G-Sensor and Event Detection: Many dash cameras are equipped with a G-sensor, which detects sudden changes in motion, such as during a collision. When the G-sensor is triggered, the camera automatically saves the current recording and protects it from being overwritten. This is known as event recording.

Time-Lapse and Parking Mode: Some dash cameras offer features like time-lapse recording, which captures frames at set intervals, or parking mode, which records only when motion is detected around the vehicle. These features help conserve storage space and power.

4. Video Compression and Encoding

Video data captured by dash cameras is typically large and needs to be compressed for efficient storage. The compression process involves encoding the video into a specific format, such as H.264 or H.265. which reduces the file size without significantly compromising quality. The encoding process is crucial because it determines how much footage can be stored on the microSD card and how quickly the camera can process and save the recordings.

5. Storage and File Management

The storage and management of video files are critical aspects of how dash cameras save recordings:

MicroSD Cards: The choice of microSD card is essential for optimal dash camera performance. High-endurance cards are recommended because they are designed to handle the constant writing and rewriting of data, which occurs in loop recording.

File Structure: Dash cameras typically save recordings in short segments, ranging from 1 to 5 minutes. This segmentation helps in managing the files more efficiently and reduces the risk of data loss in case of a file corruption.

Overwriting and File Protection: As mentioned earlier, dash cameras operate on a loop recording system. However, event recordings (triggered by the G-sensor) are usually saved in a separate folder or marked as “read-only” to prevent them from being overwritten.
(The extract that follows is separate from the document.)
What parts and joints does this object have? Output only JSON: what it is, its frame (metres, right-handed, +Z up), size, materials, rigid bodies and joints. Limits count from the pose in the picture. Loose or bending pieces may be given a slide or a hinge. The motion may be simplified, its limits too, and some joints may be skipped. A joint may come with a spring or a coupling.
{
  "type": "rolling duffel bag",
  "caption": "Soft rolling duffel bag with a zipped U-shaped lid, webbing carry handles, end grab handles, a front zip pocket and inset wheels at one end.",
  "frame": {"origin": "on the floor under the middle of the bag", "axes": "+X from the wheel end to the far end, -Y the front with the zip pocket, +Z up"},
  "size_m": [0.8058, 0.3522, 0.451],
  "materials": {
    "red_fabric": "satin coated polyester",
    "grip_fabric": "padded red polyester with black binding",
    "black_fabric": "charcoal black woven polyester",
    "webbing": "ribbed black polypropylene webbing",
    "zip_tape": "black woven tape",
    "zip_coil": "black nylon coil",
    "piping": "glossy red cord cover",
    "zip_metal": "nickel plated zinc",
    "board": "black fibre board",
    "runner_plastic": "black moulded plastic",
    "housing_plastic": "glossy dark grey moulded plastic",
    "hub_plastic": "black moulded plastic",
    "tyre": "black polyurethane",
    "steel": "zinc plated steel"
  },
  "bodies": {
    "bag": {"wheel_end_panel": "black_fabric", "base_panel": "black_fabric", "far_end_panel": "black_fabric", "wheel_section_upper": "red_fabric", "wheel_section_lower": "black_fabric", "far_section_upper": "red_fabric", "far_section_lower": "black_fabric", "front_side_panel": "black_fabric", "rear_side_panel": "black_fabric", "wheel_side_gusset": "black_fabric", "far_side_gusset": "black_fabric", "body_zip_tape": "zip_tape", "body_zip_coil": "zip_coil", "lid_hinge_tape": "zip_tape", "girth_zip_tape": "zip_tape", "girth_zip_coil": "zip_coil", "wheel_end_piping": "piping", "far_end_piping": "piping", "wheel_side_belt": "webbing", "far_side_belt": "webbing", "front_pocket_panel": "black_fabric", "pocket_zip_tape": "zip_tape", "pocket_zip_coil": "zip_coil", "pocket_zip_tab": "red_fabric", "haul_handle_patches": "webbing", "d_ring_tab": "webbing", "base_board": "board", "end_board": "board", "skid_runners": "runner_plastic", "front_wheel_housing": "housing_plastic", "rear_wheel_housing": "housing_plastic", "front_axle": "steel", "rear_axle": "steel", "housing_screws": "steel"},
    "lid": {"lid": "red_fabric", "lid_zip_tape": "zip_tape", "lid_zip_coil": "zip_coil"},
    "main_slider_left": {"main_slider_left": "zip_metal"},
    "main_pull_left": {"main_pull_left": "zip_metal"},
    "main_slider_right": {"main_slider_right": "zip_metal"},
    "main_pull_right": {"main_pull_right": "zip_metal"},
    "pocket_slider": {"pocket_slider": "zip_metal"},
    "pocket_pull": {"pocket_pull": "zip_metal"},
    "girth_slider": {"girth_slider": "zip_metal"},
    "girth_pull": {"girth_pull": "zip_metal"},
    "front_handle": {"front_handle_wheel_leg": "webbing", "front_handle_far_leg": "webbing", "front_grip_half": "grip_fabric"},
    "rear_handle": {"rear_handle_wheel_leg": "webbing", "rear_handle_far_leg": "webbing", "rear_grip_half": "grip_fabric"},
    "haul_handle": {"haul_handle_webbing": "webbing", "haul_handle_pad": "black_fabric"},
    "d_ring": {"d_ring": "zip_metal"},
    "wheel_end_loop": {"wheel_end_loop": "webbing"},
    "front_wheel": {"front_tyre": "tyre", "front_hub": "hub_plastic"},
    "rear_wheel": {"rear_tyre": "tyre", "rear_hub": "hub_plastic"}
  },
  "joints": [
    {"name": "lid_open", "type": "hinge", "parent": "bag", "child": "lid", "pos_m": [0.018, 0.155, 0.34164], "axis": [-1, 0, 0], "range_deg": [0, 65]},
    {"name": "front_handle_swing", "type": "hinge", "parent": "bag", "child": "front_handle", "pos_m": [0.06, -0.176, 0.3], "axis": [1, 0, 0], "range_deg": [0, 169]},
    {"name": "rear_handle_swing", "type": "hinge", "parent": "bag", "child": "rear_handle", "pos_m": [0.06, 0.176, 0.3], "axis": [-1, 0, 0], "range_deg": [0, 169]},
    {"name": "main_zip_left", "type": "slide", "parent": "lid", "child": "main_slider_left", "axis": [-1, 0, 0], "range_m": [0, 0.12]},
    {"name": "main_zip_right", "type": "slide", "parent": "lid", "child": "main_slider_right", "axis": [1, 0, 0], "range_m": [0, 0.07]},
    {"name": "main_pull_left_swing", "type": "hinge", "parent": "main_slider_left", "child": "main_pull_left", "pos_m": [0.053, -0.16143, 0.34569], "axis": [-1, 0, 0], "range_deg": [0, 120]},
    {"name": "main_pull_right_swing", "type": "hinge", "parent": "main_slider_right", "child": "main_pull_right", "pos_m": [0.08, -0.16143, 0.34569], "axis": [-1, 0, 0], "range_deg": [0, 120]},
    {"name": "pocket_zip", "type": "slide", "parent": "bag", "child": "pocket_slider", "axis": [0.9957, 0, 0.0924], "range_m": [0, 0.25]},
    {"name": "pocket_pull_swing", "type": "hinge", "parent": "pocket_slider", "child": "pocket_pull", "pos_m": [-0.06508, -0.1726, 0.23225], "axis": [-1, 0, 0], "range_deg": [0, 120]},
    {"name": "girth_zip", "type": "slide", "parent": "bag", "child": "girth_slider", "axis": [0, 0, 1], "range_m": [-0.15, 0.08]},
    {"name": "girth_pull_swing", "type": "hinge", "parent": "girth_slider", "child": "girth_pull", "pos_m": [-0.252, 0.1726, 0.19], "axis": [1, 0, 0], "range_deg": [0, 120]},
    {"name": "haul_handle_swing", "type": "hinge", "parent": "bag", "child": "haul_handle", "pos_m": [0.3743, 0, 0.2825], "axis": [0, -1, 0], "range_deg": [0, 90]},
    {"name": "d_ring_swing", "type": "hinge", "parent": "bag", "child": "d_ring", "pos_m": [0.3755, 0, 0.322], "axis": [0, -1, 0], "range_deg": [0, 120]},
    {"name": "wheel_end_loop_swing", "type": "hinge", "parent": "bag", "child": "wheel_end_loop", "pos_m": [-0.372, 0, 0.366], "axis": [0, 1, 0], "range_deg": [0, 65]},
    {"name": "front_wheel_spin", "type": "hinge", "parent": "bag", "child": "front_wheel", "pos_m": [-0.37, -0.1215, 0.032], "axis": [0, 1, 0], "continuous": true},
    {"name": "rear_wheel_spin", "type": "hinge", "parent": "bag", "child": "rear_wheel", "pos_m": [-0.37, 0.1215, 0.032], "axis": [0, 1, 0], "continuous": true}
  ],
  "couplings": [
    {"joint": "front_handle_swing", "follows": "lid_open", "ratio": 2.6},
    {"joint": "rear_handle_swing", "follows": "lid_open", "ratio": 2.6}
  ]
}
Users can manually lock specific files to protect them from deletion.

6. Software and User Interface

The software and user interface of a dash camera play a significant role in how recordings are saved and accessed:

Menu Navigation: Most dash cameras feature an on-screen menu that allows users to configure settings such as resolution, loop recording duration, and sensitivity of the G-sensor.
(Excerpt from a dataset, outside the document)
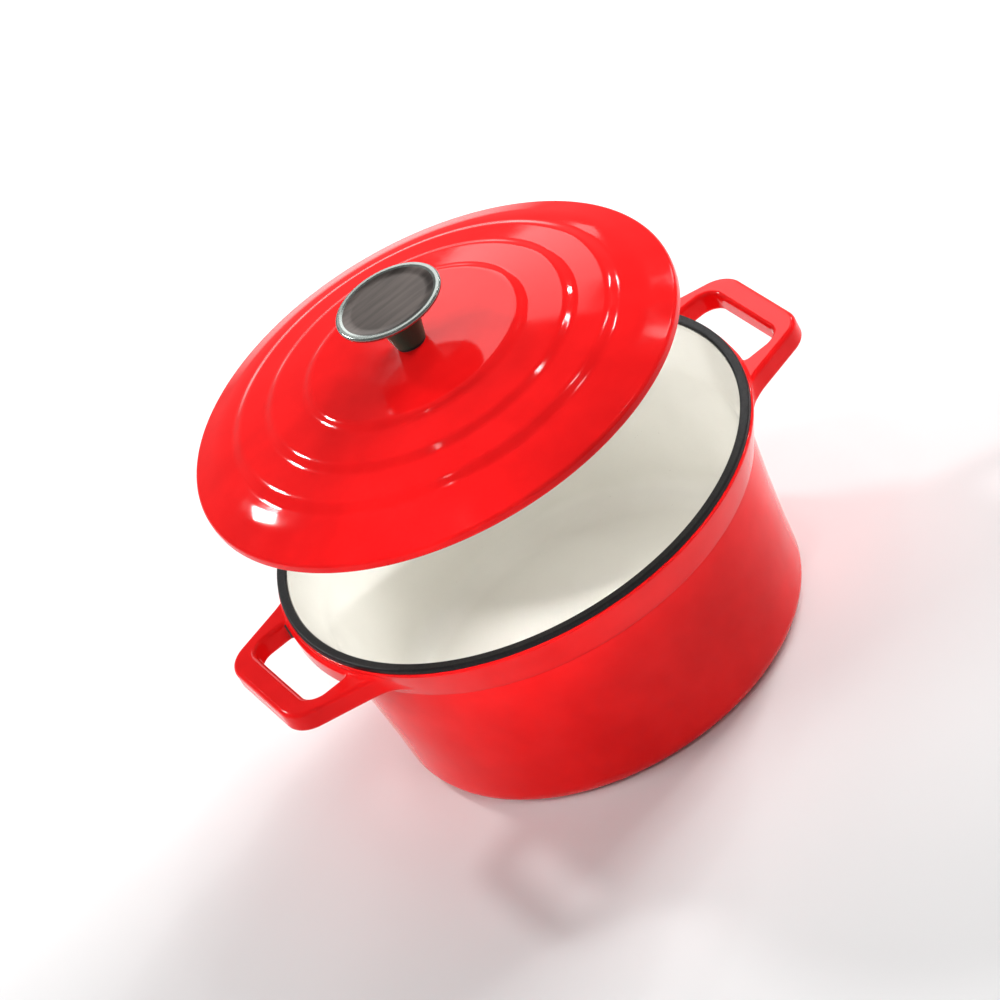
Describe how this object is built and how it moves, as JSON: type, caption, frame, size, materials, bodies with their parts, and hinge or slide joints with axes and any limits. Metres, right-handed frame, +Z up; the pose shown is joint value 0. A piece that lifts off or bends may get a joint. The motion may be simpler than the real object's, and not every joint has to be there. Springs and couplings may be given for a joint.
{
  "type": "cast iron dutch oven",
  "caption": "Round enamelled cast iron pot with two loop handles and a ringed, domed lid that lifts off by a flat steel knob.",
  "frame": {"origin": "centre of the base, on the plane that the pot stands on", "axes": "+Z up through the pot and the knob, +X through the two loop handles; the lid is held above the pot"},
  "size_m": [0.3164, 0.2518, 0.238],
  "materials": {
    "red_enamel": "gloss",
    "cream_enamel": "gloss",
    "black_ground_coat": "satin",
    "ground_iron": "matte",
    "brushed_knob_steel": "brushed",
    "knob_steel": "polished",
    "insert_steel": "satin",
    "fastener_steel": "satin",
    "silicone": "matte"
  },
  "bodies": {
    "pot": {"pot_casting": "ground_iron", "pot_outer_enamel": "red_enamel", "pot_inner_enamel": "cream_enamel", "pot_rim_coat": "black_ground_coat"},
    "lid": {"lid_casting": "ground_iron", "lid_top_enamel": "red_enamel", "lid_inner_enamel": "cream_enamel", "lid_rim_coat": "black_ground_coat", "knob_gasket": "silicone", "knob_stem": "knob_steel", "knob_insert": "insert_steel", "knob_cap": "brushed_knob_steel", "flat_washer": "fastener_steel", "spring_washer": "fastener_steel", "lid_screw": "fastener_steel"}
  },
  "joints": [
    {"name": "lid_lift", "type": "slide", "parent": "pot", "child": "lid", "axis": [-0.0904, 0, 0.9959], "range_m": [-0.0697, 0.05]}
  ]
}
Playback and Exporting Footage: Users can review footage directly on the dash camera’s screen or by transferring the files to a computer. Some dash cameras also offer Wi-Fi connectivity, allowing users to download and share recordings via a smartphone app.

Firmware Updates: Manufacturers periodically release firmware updates that can improve the camera’s performance, add new features, or fix bugs. Keeping the firmware up to date ensures that the dash camera operates smoothly and saves recordings effectively.

7. Advanced Features and Their Impact on Recording

Modern dash cameras come with a range of advanced features that enhance the recording process:

GPS Integration: GPS-enabled dash cameras record the vehicle’s speed and location along with the video footage. This information can be crucial in case of an accident, providing additional context to the video recording.

Dual-Channel Recording: Some dash cameras are equipped with front and rear cameras, allowing for simultaneous recording of both the road ahead and the area behind the vehicle. This dual-channel recording requires more storage space and processing power but offers comprehensive coverage.

Night Vision: Many dash cameras are equipped with infrared sensors or enhanced image processing capabilities for better recording in low-light conditions. Night vision features can significantly impact the clarity and usefulness of recordings made at night or in dark environments.

Voice Control and AI Features: Some high-end dash cameras feature voice control or AI-driven features that allow users to control the device hands-free or receive alerts about potential dangers on the road.

8. Legal and Ethical Considerations

The way dash cameras save recordings also raises legal and ethical considerations:

Privacy Concerns: Dash cameras record not only the road but also the surroundings, which may include private property or individuals. Users must be aware of local laws and regulations regarding video recording in public spaces.

Data Protection: Since dash cameras store potentially sensitive information, ensuring the security of the data is important. This includes protecting the microSD card from theft and using password protection if available.

9. Challenges and Limitations

While dash cameras offer numerous benefits, there are challenges and limitations to how they save recordings:

Storage Capacity: Despite the availability of high-capacity microSD cards, storage space remains finite. In long trips or high-traffic areas, the camera may overwrite important footage if the card is not large enough.

Power Consumption: Dash cameras rely on the vehicle’s battery, and prolonged use, especially in parking mode, can drain the battery if not managed properly.

Environmental Factors: Extreme temperatures, vibrations, and other environmental factors can affect the performance of a dash camera and its ability to save recordings reliably.

10. Future Trends in Dash Camera Technology

The future of dash camera technology points towards even more sophisticated recording and storage mechanisms:

Cloud Storage: Some dash cameras are beginning to offer cloud storage options, allowing users to save and access recordings remotely. This eliminates the issue of limited storage capacity and provides an additional layer of security.

AI and Machine Learning: The integration of AI and machine learning can enhance the dash camera’s ability to detect events, recognize road signs, and even predict potential accidents, leading to more intelligent recording processes.

4K and Higher Resolution Recording: As technology advances, dash cameras are moving towards 4K and even higher resolution recording, offering unparalleled clarity and detail. However, this also requires more advanced compression techniques and larger storage solutions.